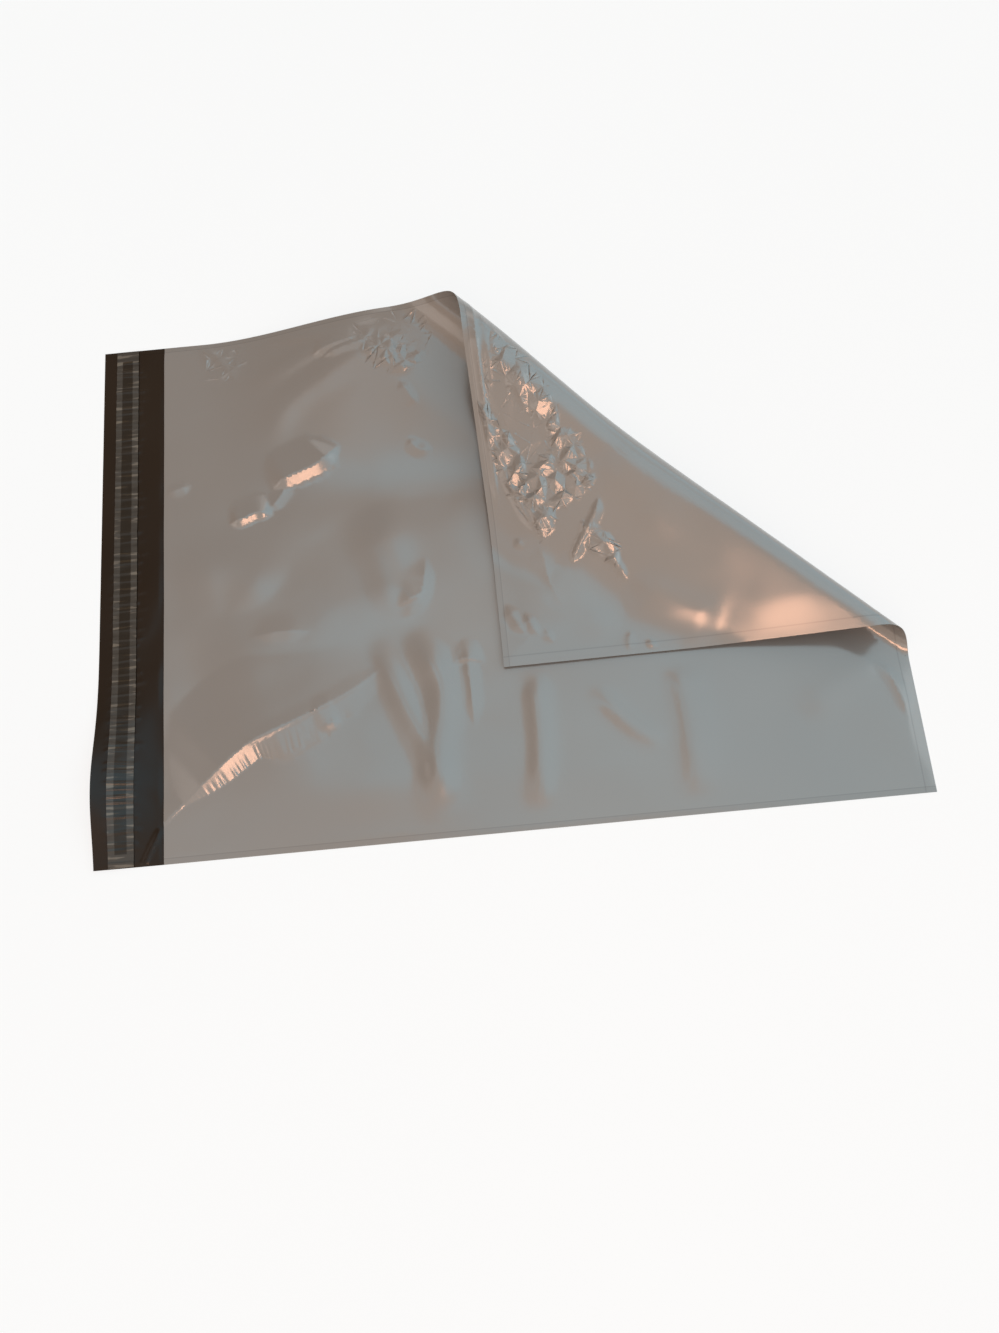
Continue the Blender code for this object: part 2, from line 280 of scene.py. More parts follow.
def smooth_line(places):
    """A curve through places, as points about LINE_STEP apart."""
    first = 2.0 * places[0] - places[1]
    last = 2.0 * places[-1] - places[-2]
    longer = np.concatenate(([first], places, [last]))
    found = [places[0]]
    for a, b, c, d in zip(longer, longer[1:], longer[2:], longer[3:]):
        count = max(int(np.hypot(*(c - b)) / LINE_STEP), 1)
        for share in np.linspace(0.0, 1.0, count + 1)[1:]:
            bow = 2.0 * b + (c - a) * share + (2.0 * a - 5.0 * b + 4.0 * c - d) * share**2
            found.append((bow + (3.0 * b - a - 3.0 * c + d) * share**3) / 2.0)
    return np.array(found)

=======

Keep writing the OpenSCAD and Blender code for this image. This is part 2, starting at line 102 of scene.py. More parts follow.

=======

- SET EXERCISE -
Find the lines above that contain the word "follow" and collect them.

- EXERCISE RESPONSE -
Continue the Blender code for this object: part 2, from line 280 of scene.py. More parts follow.
Keep writing the OpenSCAD and Blender code for this image. This is part 2, starting at line 102 of scene.py. More parts follow.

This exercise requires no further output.